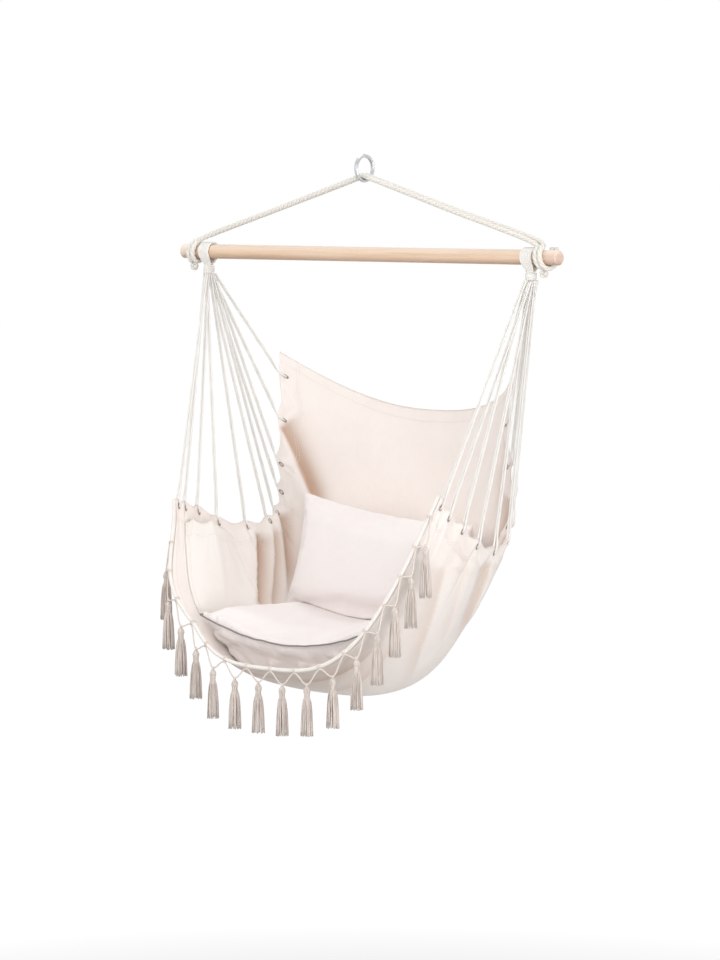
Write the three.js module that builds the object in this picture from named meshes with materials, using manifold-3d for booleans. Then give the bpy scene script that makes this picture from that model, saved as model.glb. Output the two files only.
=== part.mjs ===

* * * * *

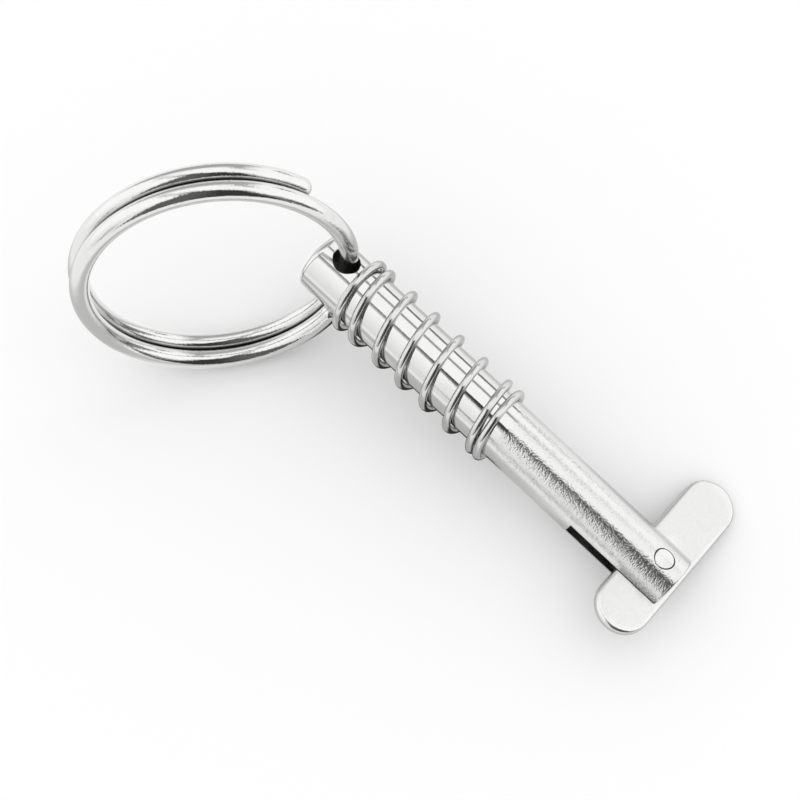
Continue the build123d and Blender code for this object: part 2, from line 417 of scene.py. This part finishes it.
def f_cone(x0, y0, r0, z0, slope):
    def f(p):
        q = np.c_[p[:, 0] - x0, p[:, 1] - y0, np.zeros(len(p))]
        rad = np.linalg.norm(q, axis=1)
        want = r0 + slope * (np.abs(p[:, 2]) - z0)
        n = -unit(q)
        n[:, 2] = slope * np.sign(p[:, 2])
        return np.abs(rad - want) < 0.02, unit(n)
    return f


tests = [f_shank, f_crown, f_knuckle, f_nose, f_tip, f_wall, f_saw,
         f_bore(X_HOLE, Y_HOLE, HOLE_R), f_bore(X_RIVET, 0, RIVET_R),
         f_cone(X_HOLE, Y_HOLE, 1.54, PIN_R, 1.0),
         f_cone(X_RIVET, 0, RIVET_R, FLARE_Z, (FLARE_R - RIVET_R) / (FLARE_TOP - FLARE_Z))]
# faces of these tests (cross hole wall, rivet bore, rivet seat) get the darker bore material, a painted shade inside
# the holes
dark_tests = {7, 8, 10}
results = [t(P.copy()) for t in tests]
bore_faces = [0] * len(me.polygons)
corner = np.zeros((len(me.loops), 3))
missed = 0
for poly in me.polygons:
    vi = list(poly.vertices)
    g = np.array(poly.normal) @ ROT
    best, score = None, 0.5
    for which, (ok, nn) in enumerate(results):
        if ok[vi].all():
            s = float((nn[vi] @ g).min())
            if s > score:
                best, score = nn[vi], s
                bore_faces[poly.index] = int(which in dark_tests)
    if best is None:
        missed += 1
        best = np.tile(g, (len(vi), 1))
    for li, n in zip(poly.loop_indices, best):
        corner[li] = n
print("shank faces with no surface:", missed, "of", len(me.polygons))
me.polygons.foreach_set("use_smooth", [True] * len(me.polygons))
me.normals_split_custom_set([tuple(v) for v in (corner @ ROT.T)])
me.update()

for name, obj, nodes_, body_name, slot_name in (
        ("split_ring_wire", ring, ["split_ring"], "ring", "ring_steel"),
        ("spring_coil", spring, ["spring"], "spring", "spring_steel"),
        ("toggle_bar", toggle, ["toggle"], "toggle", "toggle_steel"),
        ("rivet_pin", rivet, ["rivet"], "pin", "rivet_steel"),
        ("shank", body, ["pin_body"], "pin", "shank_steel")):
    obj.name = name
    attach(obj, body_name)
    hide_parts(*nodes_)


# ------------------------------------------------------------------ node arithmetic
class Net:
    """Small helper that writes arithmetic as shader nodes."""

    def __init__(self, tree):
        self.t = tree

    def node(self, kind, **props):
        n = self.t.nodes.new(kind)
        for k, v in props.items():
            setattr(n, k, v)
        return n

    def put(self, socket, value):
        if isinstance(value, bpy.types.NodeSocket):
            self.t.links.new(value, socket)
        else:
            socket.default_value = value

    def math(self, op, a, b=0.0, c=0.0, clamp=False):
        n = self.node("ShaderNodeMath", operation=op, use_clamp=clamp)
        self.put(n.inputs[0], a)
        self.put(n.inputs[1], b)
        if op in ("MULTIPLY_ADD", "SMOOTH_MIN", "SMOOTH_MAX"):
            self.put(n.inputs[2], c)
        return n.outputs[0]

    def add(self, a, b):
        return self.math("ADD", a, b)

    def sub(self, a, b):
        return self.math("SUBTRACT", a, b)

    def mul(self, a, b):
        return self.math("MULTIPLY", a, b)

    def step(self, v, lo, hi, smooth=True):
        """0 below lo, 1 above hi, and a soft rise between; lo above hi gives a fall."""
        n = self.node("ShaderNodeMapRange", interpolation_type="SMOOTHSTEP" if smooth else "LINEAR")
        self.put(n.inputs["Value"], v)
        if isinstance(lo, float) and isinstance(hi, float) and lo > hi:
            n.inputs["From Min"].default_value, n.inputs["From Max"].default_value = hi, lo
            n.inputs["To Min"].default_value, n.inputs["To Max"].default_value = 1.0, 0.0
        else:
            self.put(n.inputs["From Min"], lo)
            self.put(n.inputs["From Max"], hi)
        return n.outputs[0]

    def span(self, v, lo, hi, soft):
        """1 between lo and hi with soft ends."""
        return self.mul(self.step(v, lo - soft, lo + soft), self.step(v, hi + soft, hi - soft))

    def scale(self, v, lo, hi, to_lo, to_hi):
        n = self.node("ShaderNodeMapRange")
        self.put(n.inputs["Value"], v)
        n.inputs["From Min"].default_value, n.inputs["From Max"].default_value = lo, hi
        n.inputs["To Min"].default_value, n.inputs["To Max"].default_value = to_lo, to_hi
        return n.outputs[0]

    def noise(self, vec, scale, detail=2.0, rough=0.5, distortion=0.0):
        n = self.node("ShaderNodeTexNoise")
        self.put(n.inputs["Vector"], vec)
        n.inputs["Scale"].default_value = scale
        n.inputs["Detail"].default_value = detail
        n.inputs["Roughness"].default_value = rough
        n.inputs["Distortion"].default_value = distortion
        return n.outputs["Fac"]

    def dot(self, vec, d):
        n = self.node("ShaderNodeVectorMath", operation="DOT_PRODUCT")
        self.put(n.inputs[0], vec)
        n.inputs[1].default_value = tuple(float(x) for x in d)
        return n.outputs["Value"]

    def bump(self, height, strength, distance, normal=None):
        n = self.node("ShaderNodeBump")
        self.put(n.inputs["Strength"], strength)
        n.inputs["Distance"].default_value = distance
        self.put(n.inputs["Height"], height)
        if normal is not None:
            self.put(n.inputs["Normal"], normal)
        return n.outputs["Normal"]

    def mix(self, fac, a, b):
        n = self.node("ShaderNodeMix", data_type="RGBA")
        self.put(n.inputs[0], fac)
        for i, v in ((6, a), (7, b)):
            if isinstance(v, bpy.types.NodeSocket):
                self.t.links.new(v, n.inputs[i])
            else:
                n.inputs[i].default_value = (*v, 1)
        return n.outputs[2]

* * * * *

EXERCISE:
Your task is to repeat the lines from the one containing "hide_parts(*nodes_)" to the one containing "return self.mul(self.step(v, lo", both lines included. Leave out every other line.

COMPLETE OUTPUT:
    hide_parts(*nodes_)


# ------------------------------------------------------------------ node arithmetic
class Net:
    """Small helper that writes arithmetic as shader nodes."""

    def __init__(self, tree):
        self.t = tree

    def node(self, kind, **props):
        n = self.t.nodes.new(kind)
        for k, v in props.items():
            setattr(n, k, v)
        return n

    def put(self, socket, value):
        if isinstance(value, bpy.types.NodeSocket):
            self.t.links.new(value, socket)
        else:
            socket.default_value = value

    def math(self, op, a, b=0.0, c=0.0, clamp=False):
        n = self.node("ShaderNodeMath", operation=op, use_clamp=clamp)
        self.put(n.inputs[0], a)
        self.put(n.inputs[1], b)
        if op in ("MULTIPLY_ADD", "SMOOTH_MIN", "SMOOTH_MAX"):
            self.put(n.inputs[2], c)
        return n.outputs[0]

    def add(self, a, b):
        return self.math("ADD", a, b)

    def sub(self, a, b):
        return self.math("SUBTRACT", a, b)

    def mul(self, a, b):
        return self.math("MULTIPLY", a, b)

    def step(self, v, lo, hi, smooth=True):
        """0 below lo, 1 above hi, and a soft rise between; lo above hi gives a fall."""
        n = self.node("ShaderNodeMapRange", interpolation_type="SMOOTHSTEP" if smooth else "LINEAR")
        self.put(n.inputs["Value"], v)
        if isinstance(lo, float) and isinstance(hi, float) and lo > hi:
            n.inputs["From Min"].default_value, n.inputs["From Max"].default_value = hi, lo
            n.inputs["To Min"].default_value, n.inputs["To Max"].default_value = 1.0, 0.0
        else:
            self.put(n.inputs["From Min"], lo)
            self.put(n.inputs["From Max"], hi)
        return n.outputs[0]

    def span(self, v, lo, hi, soft):
        """1 between lo and hi with soft ends."""
        return self.mul(self.step(v, lo - soft, lo + soft), self.step(v, hi + soft, hi - soft))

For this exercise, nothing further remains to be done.